Rows from a 3D modeling dataset
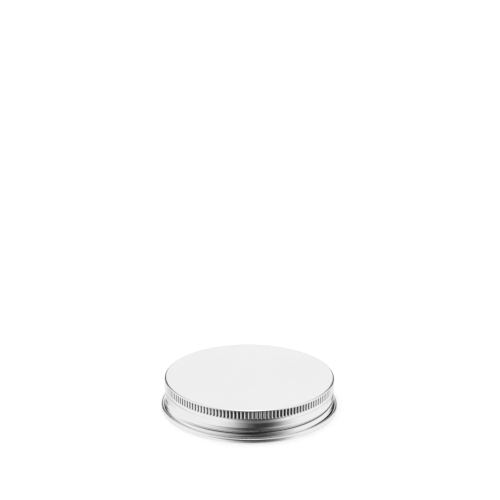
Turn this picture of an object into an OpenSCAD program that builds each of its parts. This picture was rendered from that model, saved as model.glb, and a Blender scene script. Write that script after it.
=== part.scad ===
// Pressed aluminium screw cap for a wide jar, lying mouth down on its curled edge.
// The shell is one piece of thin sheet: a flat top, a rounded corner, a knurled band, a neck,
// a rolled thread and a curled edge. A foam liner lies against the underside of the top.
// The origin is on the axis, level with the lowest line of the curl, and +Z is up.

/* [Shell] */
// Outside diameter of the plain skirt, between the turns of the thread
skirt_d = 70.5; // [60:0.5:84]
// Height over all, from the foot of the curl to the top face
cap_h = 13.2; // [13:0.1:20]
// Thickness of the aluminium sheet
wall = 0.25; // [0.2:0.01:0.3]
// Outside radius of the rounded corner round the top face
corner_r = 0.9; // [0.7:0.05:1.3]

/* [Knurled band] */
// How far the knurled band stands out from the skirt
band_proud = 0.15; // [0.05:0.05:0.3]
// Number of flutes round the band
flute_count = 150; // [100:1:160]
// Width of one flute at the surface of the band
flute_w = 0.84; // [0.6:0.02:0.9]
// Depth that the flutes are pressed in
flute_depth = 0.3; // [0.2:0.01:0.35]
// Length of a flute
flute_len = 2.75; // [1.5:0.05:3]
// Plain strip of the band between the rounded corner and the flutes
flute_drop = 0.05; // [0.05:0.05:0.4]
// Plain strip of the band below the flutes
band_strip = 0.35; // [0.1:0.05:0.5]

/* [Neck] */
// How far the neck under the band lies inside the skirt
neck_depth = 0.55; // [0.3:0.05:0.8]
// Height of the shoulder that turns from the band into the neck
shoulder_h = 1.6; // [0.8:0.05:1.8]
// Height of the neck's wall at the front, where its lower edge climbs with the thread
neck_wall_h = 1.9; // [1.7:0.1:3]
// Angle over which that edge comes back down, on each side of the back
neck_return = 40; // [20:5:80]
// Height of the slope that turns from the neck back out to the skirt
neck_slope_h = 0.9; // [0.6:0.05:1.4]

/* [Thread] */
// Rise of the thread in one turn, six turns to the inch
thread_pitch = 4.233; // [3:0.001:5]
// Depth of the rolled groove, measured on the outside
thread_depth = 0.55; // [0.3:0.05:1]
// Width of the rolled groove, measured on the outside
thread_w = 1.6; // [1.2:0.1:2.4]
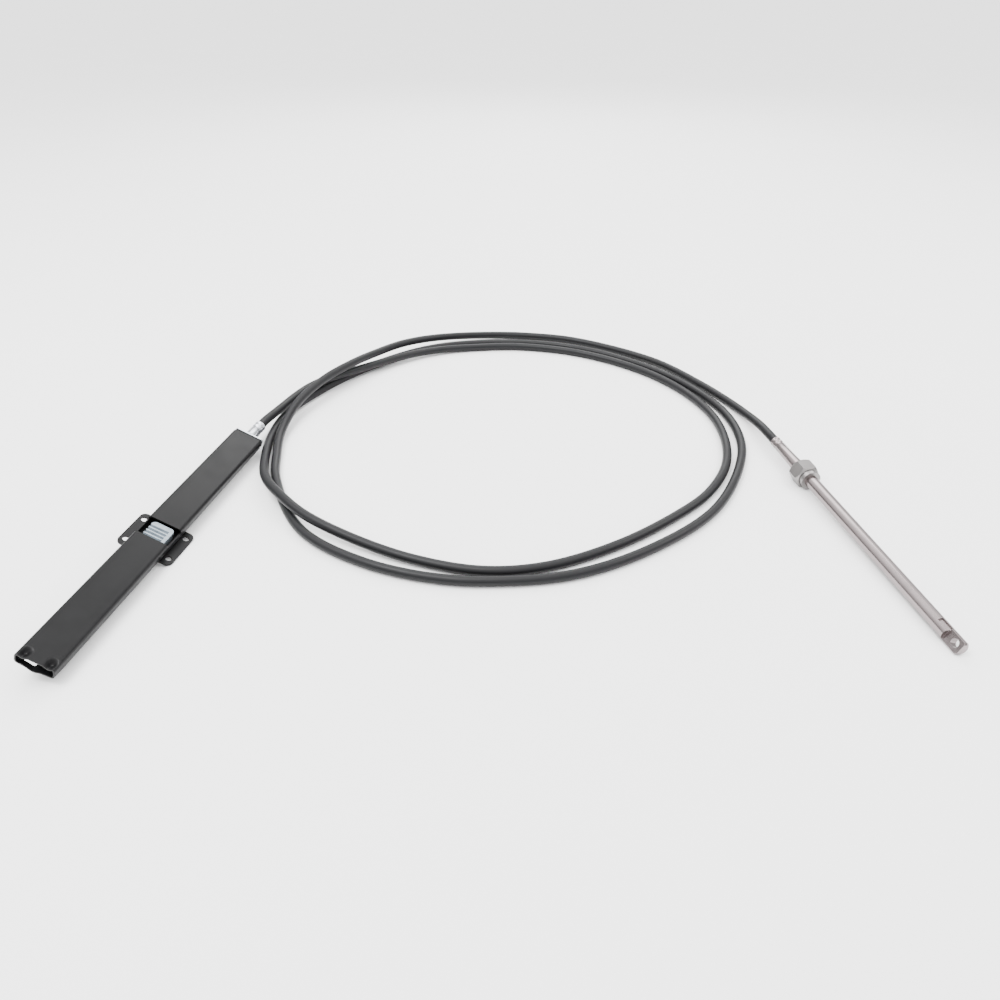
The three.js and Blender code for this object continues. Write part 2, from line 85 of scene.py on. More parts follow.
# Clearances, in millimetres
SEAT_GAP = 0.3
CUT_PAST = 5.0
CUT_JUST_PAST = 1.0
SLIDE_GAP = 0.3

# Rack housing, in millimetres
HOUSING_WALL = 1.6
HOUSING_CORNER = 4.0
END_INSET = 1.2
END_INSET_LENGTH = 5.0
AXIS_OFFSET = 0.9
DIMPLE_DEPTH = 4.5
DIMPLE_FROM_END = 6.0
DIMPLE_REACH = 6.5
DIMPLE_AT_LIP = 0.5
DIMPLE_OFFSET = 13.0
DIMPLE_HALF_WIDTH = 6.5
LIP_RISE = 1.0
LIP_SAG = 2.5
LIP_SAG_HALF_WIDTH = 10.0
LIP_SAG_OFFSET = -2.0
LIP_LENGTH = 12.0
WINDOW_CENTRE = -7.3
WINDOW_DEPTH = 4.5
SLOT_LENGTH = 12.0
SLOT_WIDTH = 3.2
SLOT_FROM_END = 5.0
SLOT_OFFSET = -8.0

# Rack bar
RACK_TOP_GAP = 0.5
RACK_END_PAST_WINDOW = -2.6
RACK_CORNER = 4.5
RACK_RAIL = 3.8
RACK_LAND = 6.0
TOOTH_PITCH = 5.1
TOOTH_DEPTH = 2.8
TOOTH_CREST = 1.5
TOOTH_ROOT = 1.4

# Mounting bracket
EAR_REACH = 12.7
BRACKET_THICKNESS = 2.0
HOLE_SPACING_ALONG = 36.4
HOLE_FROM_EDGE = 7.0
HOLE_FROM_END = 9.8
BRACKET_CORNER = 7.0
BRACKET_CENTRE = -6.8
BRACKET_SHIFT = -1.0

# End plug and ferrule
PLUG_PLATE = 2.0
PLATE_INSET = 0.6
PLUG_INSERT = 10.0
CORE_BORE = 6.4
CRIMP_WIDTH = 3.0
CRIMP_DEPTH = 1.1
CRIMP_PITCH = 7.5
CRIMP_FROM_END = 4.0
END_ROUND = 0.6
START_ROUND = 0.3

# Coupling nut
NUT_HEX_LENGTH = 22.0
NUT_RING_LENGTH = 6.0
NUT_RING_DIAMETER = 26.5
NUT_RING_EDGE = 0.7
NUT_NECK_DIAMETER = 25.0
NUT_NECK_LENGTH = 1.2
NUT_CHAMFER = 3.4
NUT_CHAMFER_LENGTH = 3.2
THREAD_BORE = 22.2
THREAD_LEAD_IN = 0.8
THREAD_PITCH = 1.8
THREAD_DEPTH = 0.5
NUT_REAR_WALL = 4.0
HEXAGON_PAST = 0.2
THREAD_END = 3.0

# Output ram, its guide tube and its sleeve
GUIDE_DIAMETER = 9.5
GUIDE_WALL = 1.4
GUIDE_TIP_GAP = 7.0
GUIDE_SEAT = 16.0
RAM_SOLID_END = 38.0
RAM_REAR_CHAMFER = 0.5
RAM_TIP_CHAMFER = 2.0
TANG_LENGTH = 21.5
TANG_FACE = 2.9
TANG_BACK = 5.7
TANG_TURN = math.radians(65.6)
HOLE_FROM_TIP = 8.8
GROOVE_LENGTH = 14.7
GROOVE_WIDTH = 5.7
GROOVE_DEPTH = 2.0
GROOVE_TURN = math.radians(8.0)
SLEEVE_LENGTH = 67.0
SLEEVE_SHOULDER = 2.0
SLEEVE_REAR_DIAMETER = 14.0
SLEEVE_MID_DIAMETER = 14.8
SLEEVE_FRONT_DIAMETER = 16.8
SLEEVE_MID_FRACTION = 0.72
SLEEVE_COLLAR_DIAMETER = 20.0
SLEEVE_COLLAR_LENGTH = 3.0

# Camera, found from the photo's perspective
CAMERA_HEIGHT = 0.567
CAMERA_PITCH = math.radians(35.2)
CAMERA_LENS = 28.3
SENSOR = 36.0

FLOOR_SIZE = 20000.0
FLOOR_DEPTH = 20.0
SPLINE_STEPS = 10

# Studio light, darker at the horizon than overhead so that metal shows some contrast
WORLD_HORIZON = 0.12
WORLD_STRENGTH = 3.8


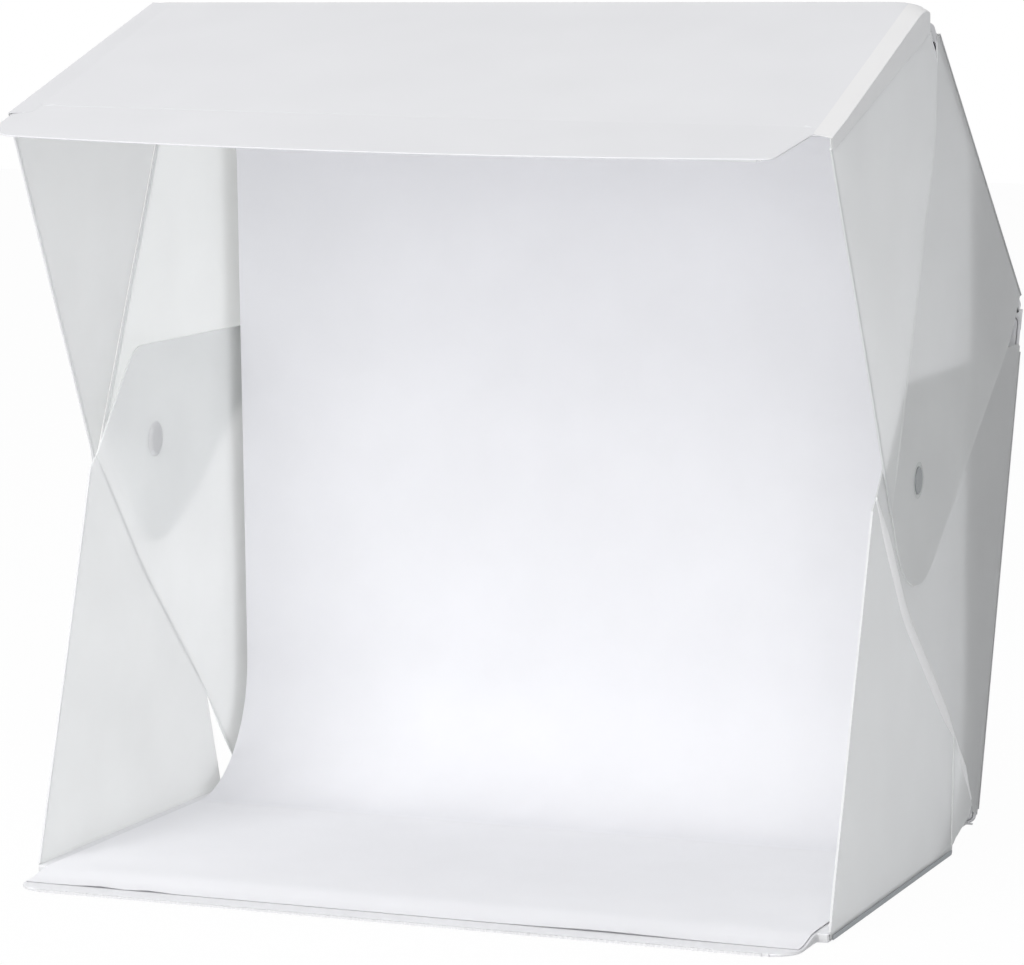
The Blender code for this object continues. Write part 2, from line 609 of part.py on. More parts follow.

Problem to work on: Show the lines from the data above that contain the string "Blender".

Exercise solution:
Turn this picture of an object into an OpenSCAD program that builds each of its parts. This picture was rendered from that model, saved as model.glb, and a Blender scene script. Write that script after it.
The three.js and Blender code for this object continues. Write part 2, from line 85 of scene.py on. More parts follow.
The Blender code for this object continues. Write part 2, from line 609 of part.py on. More parts follow.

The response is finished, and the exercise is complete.